The case is 40mm 904L stainless steel in the classic Oyster architecture with crown guards. This is the final pre-Super Case design, slender and sweeping enough to read closer to the vintage five-digit references than to anything that followed. Drilled lug holes run through the entire 14060 production, making this the last Submariner to carry them; the detail allows strap changes with a simple pin pusher, where the 114060 requires specialized tools. The case back is solid steel with fluted edges.

The bezel is unidirectional with 60 clicks and a black aluminum insert, the same insert family used across the 5513, 16800, and 16610. Aluminum scratches, fades, and takes on patina from seawater and UV in a way the later Cerachrom bezels cannot, and many collectors read that wear as an honest marker of use.

The crystal is flat sapphire with no Cyclops, and the sapphire itself is the defining upgrade over the 5513, which kept acrylic through its entire run. With no date window, there is no Cyclops lens to break up the face.

The crown is Triplock screw-down with three sealed zones, rated for the 300m depth. The crown face carries the coronet over three dots, distinguishing it from the Twinlock (coronet over a single bar or two dots) used on late 5513 production.

The rehaut is plain and unengraved, consistent with all Rolex sport models before the mid-2000s engraved-rehaut rollout.

Bracelets, end links, clasps, and packaging notes

The 14060 ships on bracelet ref.93150, an Oyster with 501B end links and a stamped hollow Fliplock clasp with diver extension. The 93150 uses hollow center links and hollow end links throughout the 14060 production run, distinguishing it from the later 93250 with solid center links and solid end links (SEL) that appeared on the 14060M.

This is the same bracelet reference used on late 5513 examples and on the 16610 of the same era. The hollow construction makes it lighter and slightly rattly next to the later solid-link bracelets; that rattle is part of the five-digit era identity and expected on honest examples. A quiet, tight-feeling 93150 is a warning sign of a replaced bracelet.

Exact clasp code variations across the 14060 run have not been mapped in the published collector literature. The standard caveat holds: a clasp stamp dates the clasp, not the watch head.

Special branches

 
Rolex Submariner Ref. 14060

No special branches exist for the 14060. The reference shipped as a straightforward commercial Submariner with no military contract and no retailer-specific variants, so collector interest runs on condition, lume type, and completeness rather than variant hunting.

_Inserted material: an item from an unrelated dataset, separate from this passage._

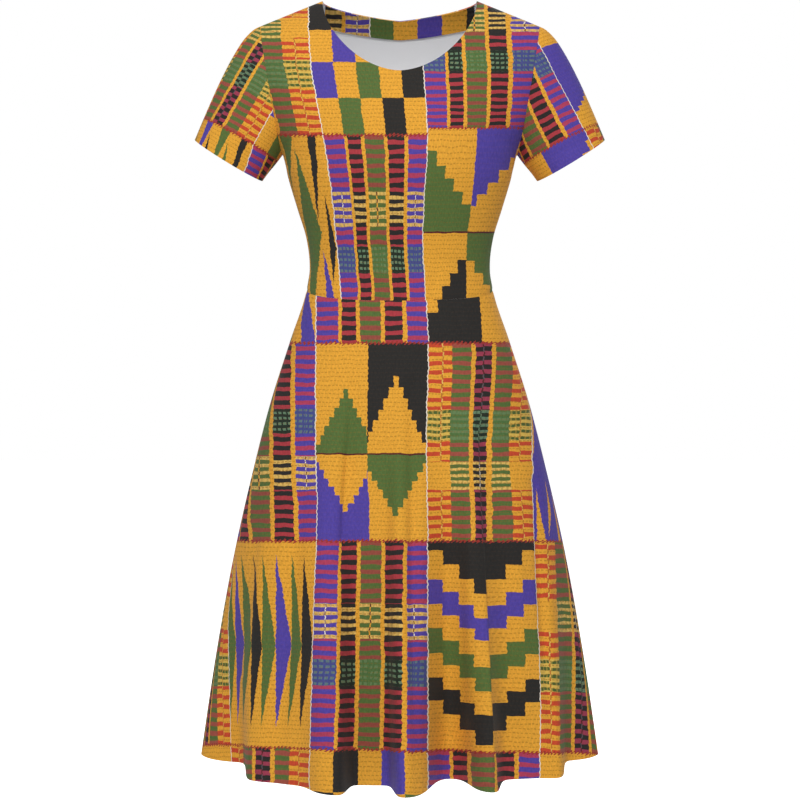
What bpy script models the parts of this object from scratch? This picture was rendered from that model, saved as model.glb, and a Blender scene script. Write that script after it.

Historical market and auction record

The 14060 sits in an accessible part of the Submariner market, too recent for strong vintage premiums and too old for the ceramic-bezel appeal of current production. Its draw is the clean two-line dial and the direct-succession line from the 5513.

Tritium examples tend to carry a modest premium over Luminova examples thanks to the warmer lume patina and the line back through the 5513 and 16800 tritium eras. Complete sets with original bracelet and papers are preferred; the 14060 is recent enough that full box-and-papers originality is a reasonable expectation rather than a rarity.

Strong lot-level auction evidence for the 14060 is still thin.